In most of the REST-based microservices implementations, JSON is the de-facto message interchange format, owing to its simplicity, readability, and performance. However, there are some services based on XML (not SOAP). However, they lack some important features, such as robust type handling and compatibility between schema versions. In most of the scenarios where your services are exposed to the external consumers, we heavily use JSON as the message type, while usage of XML is quite limited to specific use cases. As part of the service development, the service has to process the incoming JSON or XML messages and map them to types that are used in the service code.

Protocol Buffers

With a communication style such as gRPC, the message formats are well-defined and use a dedicated data interchange format such as protocol buffers. The service developer doesn’t need to worry about processing the messages in a given message format. During marshaling and un-marshaling all the required type mapping is done and users only deal with the well-defined types. Owing to the flexible, efficient, automated mechanism of data serialization and deserialization, protocol buffers are ideal for high throughput synchronous messaging between internal services. Currently, the application of protocol buffers in microservices communication is heavily done using gRPC-based services.

Avro

Apache Avro15 addresses the key limitations of most of the conventional data interchange formats such as JSON and XML. Avro is a data serialization system that provides rich data structures for data representations, a compact format, great bindings for a wide variety of programming languages, direct mapping to and from JSON, and an extensible schema language defined in pure JSON.

Therefore, Avro is heavily used in most of the asynchronous messaging scenarios in microservices implementations. For example, most of the Kafka-based messaging systems leverage Avro to define the schema for producing and consuming messages.

Service Definitions and Contracts

When you have a business capability that’s implemented as a service, you need to define and publish the service contract. In traditional monolithic applications, we rarely have such features to define the business capabilities of an application.
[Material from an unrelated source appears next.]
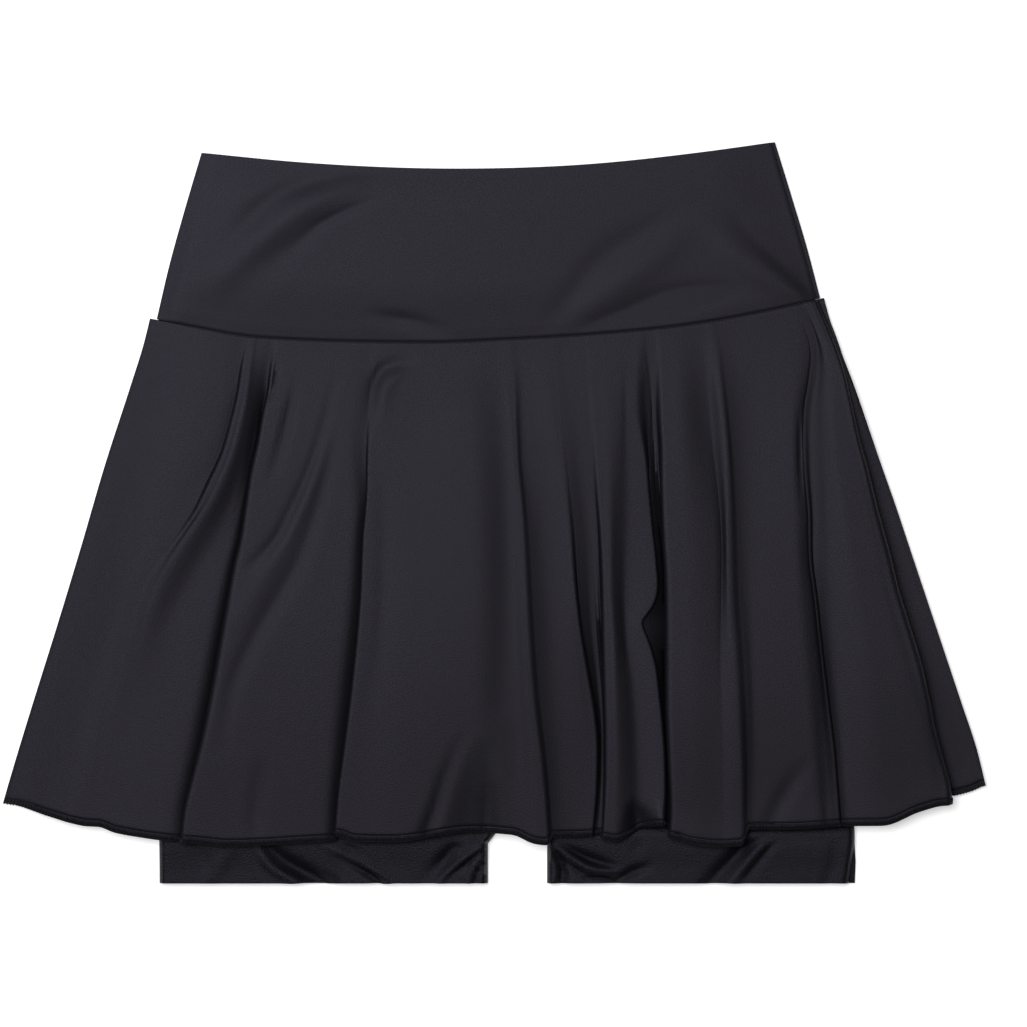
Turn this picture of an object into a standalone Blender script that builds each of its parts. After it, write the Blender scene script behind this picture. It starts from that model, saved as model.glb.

In SOA/web services world, WSDL is used to define the service contract, but as we all know, WSDL is not the ideal solution for defining a microservices contract, as WSDL is insanely complex and tightly coupled to SOAP.

Since we build microservices on top of the REST architectural style, we can use the same REST API definition techniques to define the contract of the microservices. Therefore, microservices use the standard REST API definition languages such as OpenAPIs16 to define the service contracts. For services that don’t fit the resource-based architecture, we can leverage GraphQL schemas.

As you saw in the gRPC section, protocol buffer definitions of your service are the service definition and contracts for your gRPC-based service (the same applies to other RPC styles such as Thrift). Service definitions are applicable to synchronous communication; there is no standard way of defining a service contract for asynchronous event-based communication.

Summary

In this chapter, we discussed the inter-service communication patterns and protocols that are used to implement those patterns in a microservices context. We took a closer look at the fundamentals of REST and gRPC, which are most commonly used in synchronous messaging between microservices. As asynchronous messaging styles, we learned about the AMQP protocol, which is a common choice for single consumer/point-to-point asynchronous messaging with reliability. For publisher-subscriber/multiple receiver type communication, Kafka is commonly used as the messaging infrastructure.

However, we haven’t discussed the details of how we can implement service interactions, compositions, orchestration, or choreography. Chapter 7 is dedicated to those topics and further discusses the commodity features of service interactions, such as resilient communication with circuit breakers, timeouts, etc. In addition, we have dedicated chapters on service governance (Chapter 6) and service definitions and APIs (Chapter 10, “APIs, Events, and Streams”).